DATA:
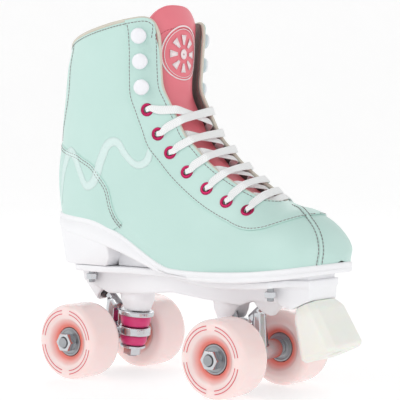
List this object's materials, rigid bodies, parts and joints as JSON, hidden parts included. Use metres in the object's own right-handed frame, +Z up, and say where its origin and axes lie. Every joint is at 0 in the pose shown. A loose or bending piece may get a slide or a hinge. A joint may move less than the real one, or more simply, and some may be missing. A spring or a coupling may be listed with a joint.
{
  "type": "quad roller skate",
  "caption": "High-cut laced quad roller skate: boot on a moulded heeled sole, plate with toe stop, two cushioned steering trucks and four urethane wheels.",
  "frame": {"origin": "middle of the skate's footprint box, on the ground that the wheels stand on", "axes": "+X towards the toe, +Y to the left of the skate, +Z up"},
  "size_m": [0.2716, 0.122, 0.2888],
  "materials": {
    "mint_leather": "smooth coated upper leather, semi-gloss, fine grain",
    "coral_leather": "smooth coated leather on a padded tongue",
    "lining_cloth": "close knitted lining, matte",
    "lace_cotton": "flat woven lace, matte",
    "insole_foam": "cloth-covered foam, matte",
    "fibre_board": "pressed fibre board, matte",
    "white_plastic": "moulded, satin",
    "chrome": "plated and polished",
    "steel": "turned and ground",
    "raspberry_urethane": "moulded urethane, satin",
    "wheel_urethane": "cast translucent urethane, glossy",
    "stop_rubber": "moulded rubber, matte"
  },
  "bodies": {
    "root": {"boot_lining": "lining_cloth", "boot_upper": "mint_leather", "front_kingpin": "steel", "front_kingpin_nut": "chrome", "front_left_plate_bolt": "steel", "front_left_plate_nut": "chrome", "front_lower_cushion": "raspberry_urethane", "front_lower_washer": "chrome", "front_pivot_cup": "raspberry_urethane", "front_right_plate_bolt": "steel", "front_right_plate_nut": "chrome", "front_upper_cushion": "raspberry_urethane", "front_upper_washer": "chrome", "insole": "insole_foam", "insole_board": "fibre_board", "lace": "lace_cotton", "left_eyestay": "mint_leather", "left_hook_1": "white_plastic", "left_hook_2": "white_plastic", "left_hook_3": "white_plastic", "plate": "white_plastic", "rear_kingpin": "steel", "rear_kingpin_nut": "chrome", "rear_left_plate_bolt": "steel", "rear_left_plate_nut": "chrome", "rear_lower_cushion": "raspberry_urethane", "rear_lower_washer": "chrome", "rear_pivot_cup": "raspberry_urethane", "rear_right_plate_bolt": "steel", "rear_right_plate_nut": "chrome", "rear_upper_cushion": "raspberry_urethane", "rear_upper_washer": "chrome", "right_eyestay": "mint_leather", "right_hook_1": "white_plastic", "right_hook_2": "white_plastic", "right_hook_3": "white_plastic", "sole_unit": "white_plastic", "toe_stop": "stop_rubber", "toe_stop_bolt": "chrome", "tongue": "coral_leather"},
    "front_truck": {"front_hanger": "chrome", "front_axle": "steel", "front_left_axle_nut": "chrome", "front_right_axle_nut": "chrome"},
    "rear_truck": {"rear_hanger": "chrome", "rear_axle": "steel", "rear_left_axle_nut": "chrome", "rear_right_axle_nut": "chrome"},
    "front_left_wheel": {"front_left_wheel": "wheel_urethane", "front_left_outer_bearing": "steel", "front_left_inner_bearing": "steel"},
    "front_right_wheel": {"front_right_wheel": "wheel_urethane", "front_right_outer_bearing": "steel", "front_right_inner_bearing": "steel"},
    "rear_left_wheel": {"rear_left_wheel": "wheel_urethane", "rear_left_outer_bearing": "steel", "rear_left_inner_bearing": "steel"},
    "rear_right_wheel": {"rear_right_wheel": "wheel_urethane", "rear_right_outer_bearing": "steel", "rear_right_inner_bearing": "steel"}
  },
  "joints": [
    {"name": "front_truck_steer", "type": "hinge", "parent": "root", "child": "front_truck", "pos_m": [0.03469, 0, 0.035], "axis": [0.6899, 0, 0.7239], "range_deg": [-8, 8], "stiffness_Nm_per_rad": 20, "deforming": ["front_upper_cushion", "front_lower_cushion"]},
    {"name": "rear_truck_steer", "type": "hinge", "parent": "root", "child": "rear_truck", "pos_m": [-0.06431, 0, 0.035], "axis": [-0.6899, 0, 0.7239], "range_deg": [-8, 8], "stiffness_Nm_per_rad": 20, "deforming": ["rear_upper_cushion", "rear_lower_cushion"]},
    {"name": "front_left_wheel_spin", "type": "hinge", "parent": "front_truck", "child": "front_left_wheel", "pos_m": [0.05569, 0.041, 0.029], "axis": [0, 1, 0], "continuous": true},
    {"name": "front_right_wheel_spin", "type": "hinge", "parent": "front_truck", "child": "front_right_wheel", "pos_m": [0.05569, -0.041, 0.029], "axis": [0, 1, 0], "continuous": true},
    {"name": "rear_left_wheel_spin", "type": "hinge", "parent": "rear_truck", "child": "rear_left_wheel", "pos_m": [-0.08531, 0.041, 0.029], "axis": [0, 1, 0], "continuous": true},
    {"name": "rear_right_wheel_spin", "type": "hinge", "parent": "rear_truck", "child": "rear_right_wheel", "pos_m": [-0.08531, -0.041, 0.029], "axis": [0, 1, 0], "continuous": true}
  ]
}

WRITTEN PROBLEM:
From the listing above, return each line with the word "bodies".

FINAL ANSWER:
List this object's materials, rigid bodies, parts and joints as JSON, hidden parts included. Use metres in the object's own right-handed frame, +Z up, and say where its origin and axes lie. Every joint is at 0 in the pose shown. A loose or bending piece may get a slide or a hinge. A joint may move less than the real one, or more simply, and some may be missing. A spring or a coupling may be listed with a joint.
  "bodies": {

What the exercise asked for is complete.